2. Toiling in Torah. Rashi notes that while Hashem taught Moshe the Torah throughout the 40 days and 40 nights he was on Mt. Sinai, he constantly forgot it. Finally, Hashem gave him the Tablets as a gift; if it was impossible for someone even as great as Moshe to absorb the entire Torah, why didn't Hashem give him the Tablets at the outset, rather than forcing him to toil for 40 days/40 nights? Chiddushei Harim explains that the Torah can only be understood with Hashem's help, but that He only gives such assistance after someone has tried his/her utmost to master it on his/her own. Thus, Moshe earned the Divine gift by means of his effort.

D. Kol Dodi on the Torah (Rabbi David Feinstein)

The Half-Shekel. Why was each man commanded to give exactly one half-shekel? Just because people serve Hashem and the community in different capacities doesn't mean that one necessarily contributes more than the other. Hashem doesn't look at the total hours spend in service of Him, but how much of an individual's available time is devoted to service of Hashem and the sincerity with which one serves Him. Thus, everyone who serves Hashem to the utmost of their ability stand as equals before Hashem.

E. Growth Through Torah (Rabbi Zelig Pliskin)

1. Having peace of mind on Shabbos requiring mastering your negative traits. "Six days work shall be done, and on the seventh day it should be a complete rest sacred to the Almighty." Rashi comments that a "complete rest" entails changing (not merely controlling) one's negative traits and emotions (e.g., worry, temper, anger, etc.) and striving to master positive attitudes and approaches which are conducive to peaceful relationships with others. This ideal is illustrated by the following story: One Friday night, a cop came to R' Yaakov Yosef Herman's house to inform him that he should go immediately to his store, which was ablaze. R' Yaakov thanked him for the message, but explained that he couldn't since it was Shabbos. The entire Shabbos, R' Yaakov showed no anxiety. After Shabbos ended (and he finished an unhurried havdalah), he went to his store, expecting to see it in shambles; instead, his store was in tact and it was the adjoining store which had been destroyed (All For The Boss).

2. When you make a mistake be flexible enough to admit it and improve yourself. "And Hashem said to Moshe, I have seen this people and they are a stiff-necked people". R' Simcha Zissel comments that despite the enormity of the sin of the Golden Calf, the main fault cited by Hashem is that the Jewish people were "stiff-necked" (i.e. that they lacked the flexibility to admit their error). When someone is flexible, he/she will be able to regret and make amends for their mistakes, and change.

F. Wellsprings of Torah (Rabbi Alexander Zusia Friedman)

1. The Shabbos. "To observe the shabbos throughout their generations . . . ". The Hebrew word le-dorotham ("throughout their generations") is spelled without the vav; hence, it may be read le-dirotham ("throughout their dwelling places"). When Shabbos enters and the dwelling place of the Jewish home is ready to receive it, the Divine Presence says "I will dwell here with you." (Yalkut Reubeni)

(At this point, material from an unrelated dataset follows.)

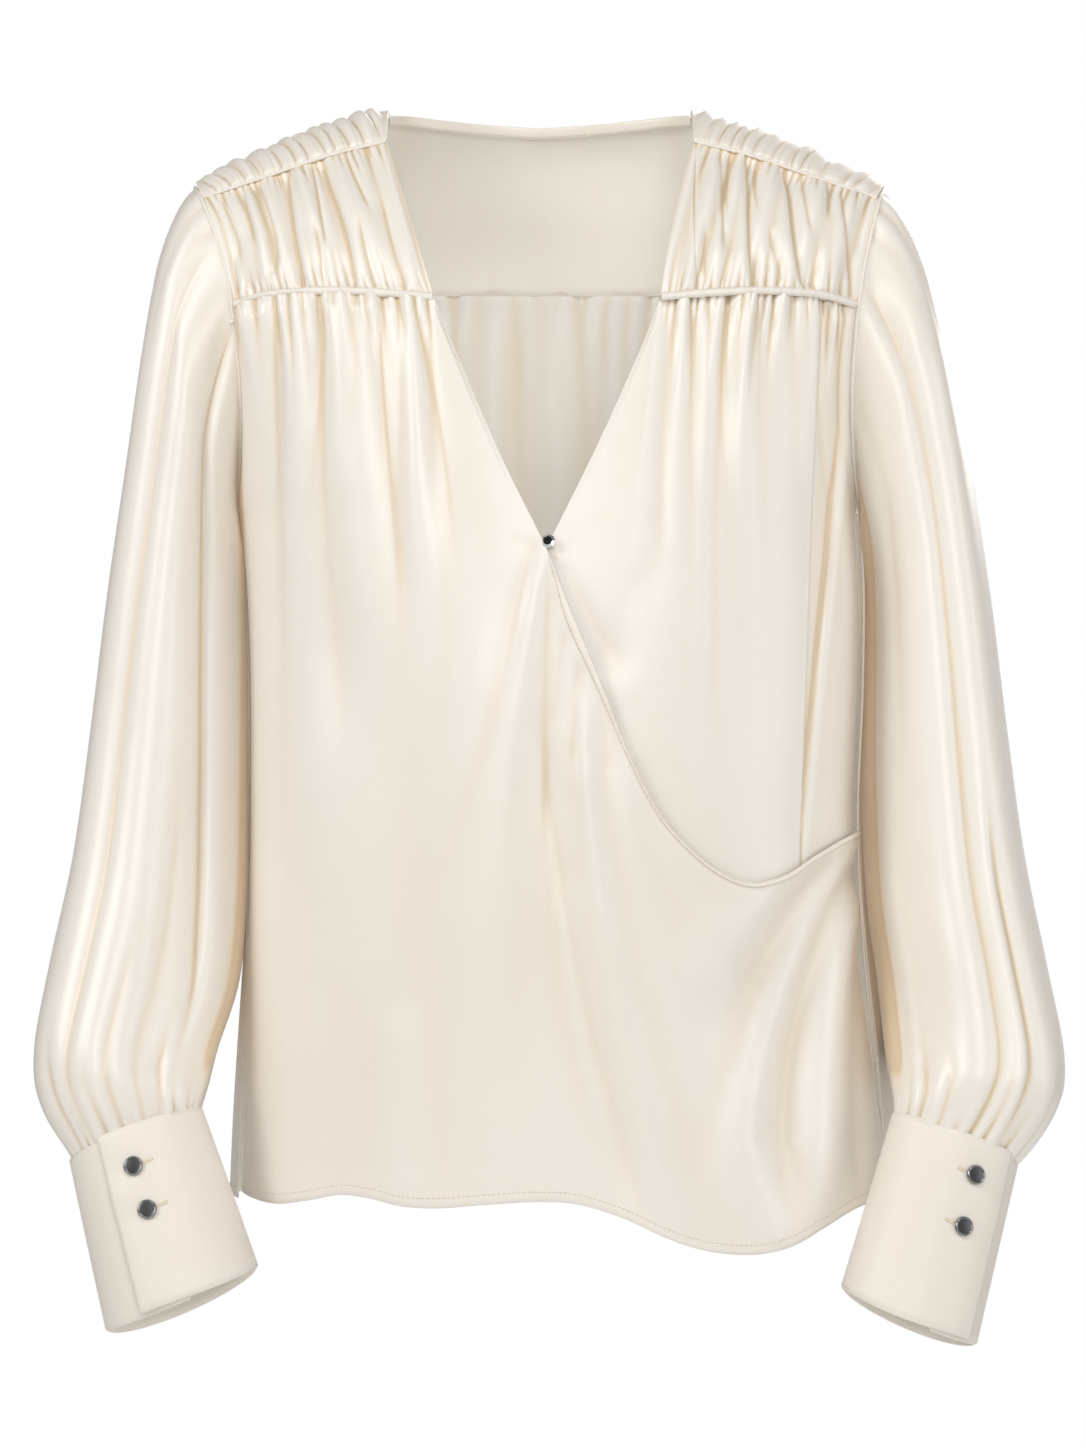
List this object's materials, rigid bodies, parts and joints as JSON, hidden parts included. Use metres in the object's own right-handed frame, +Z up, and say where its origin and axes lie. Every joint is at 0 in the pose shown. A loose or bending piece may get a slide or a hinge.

2. Understanding life events. " . . . and thou shall see My Back, but My Face shall not be seen." An alternative reading: " . . . and thou shall see My Ways" afterwards, but they shall not be seen before. Frequently, we don't understand the purpose of certain events in our lives when they occur. Only afterwards, with the passage of time, do the meaning of these events and the purpose of Providence in bringing them to pass become clear. (Torat Moshe)

G. Darash Moshe (Rav Moshe Feinstein, z'tl)

The Second Set of Tablets. "Carve for yourself two tablets of stone." Why did Moshe have to hew the second tablets himself before Hashem wrote on them, while the first tablets were made entirely by Hashem, both the carving and the inscription? To answer this, we must first understand why the Jews sinned with the Golden Calf, causing the destruction of the first tablets and necessitating the second set. They believed that since the first tablets, which contained the essence of the Torah and had been given at Mt. Sinai, was totally Hashem's work, it would be impossible for humans by themselves to understand the depths of Torah without the supernatural powers. Therefore, they built the Golden Calf in the erroneous belief that by serving it they could come closer to Hashem and achieve a deeper understanding of His Torah. As long as Moshe was with them, they relied on him to teach them Torah and bring them closer to Hashem. Now that they thought he was dead, they felt compelled to look for other forces to fill the void, and so they made the Calf. The truth is, however, that the Torah was intended for mortals to understand directly with their own powers, without resorting to supernatural intermediaries and it is in our hands to achieve the most lofty level of Torah solely with our own powers. Thus, Hashem wanted the second tablets to be as much as possible the work of Moshe, to show the people that they too could achieve everything that was in their own power to achieve. If we only make the effort, Hashem will help us understand His Torah and to reach the highest levels it holds for us. In Malachai 3:22, the prophet called the Torah the "Torah of Moshe," the Torah which was given through humans and intended for humans to fathom with their own resources.

H. Peninim on the Torah (Rabbi A. L. Scheinbaum)

1. A Stiff-necked People. The Israelites are referred to as a "stiff-necked people". This reference can also be viewed as a blessing in disguise. By being "stiff-necked," we have been able to muster the moral challenge to maintain our faith in Hashem, despite the pain and suffering which have accompanied us throughout history. We have continued to hold our heads up high.

2. The Inner Voice. "And Moshe stood in the gate of the camp, and he said Whoever is with Hashem should come to me!'" The Chofetz Chaim taught that there is a lesson to learn from Moshe's call to the people. Every Jew has moments in which he hears that inner voice call out "come to me!" -- to go forward and act for Torah, to do a mitzvah. Listen when you hear that sound, and respond immediately while the opportunity is still there and while the plaintive cry is still reverberating inside of you.